К этому времени принадлежит и перестройка Большого каменного театра, сгоревшего 1 января 1811 года, хотя она произведена гораздо ранее. Француз Модюи принял на себя этот труд так, от нечего делать, говорил он, и дабы доказать русским, что и в безделице может выказаться гений. Этот первый опыт его в Петербурге был и последний. Не совсем его вина, если наружность здания так некрасива, если над театром возвышается другое строение не соответствующее его фасаду. Тогдашний директор, князь Тюфякин, для умножения прибыли, требовал, чтоб его как можно более возвысили. Когда перестройка была кончена, в начале 1818 года, двор находился в Москве, а Государь на несколько дней приезжал в Петербург. Он осмотрел театр, остался доволен, но при открытии его быть не хотел. Щедро наградил он Модюи и деньгами, и чином коллежского асессора; а тому более хотелось крестика[31].

Упоминая о театре, кстати приходится мне здесь говорить и о театральных представлениях. В русской труппе больших перемен произойти не могло. Целое новое поколение молодых актеров — Сосницкий, Рамазанов, Климовский, — показалось в пятнадцатом году; в столь короткое время они не могли состариться, а напротив возмужали и усовершенствовались.

Опера шла тихим шагом с своим прежним Самойловым и с меньшою Семеновою. Комедий новых было мало, а новых трагедий и вовсе не было. Но в старых, и особенно в драмах, явился маленький феномен, молодой Каратыгин. Как законный наследник престола, заступил он место отошедшего в вечность Яковлева, всеми почитаемого отцом его. Хотя в голосе двух трагических артистов было большое сходство, зато в прочем совершенная разница. Рослый и величавый Каратыгин, с благородною осанкой и красивым станом, умел пользоваться сими дарами природы; ссора учением и терпением приобрел он и искусство. Он женило» на дочери танцовщицы Колосовой, девочке благовоспитанной, которая с ним явилась на сцене и которой вредил только недостаток в произношении. Он с нею ездил в Париж, там пример Тальмы и советы умной жены не только развили, даже породили талант, которого от природы, как утверждают, он не имел. Как бы то ни было, после Дмитревского, которого, еле живого, видел я в глубокой старости, выше актера в этом роде мы не имели.
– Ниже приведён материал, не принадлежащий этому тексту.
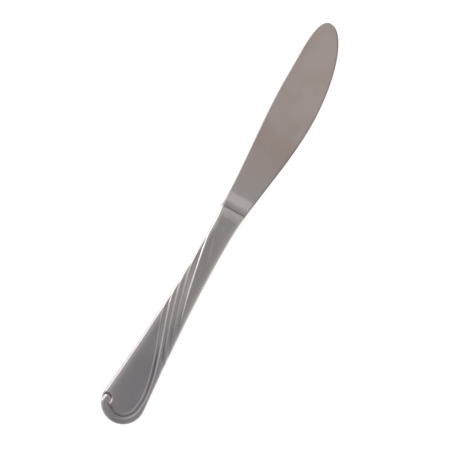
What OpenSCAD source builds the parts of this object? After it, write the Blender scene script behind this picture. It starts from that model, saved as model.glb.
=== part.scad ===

По каким-то несогласиям с Тюфякиным Шаховской оставил служение в театральной дирекции, но сохранил на нее большое влияние, ибо актеров и актрис, воспитанников и воспитанниц один учил декламировать и для них один почти писал пьесы. В это время сделался он неистощимее, плодовитее чем когда-либо, только в легком роде: по большей части писал он хорошенькие водевили, которые трудно бы мне было здесь припомнить и исчислить. Для этого рода образовал он еще двух миленьких актрис, с французским прозванием, Монруа и Дюрову; обе были хороши собой, особливо последняя. В водевилях был также весьма забавен Шаховским же образованный шут, Величкин.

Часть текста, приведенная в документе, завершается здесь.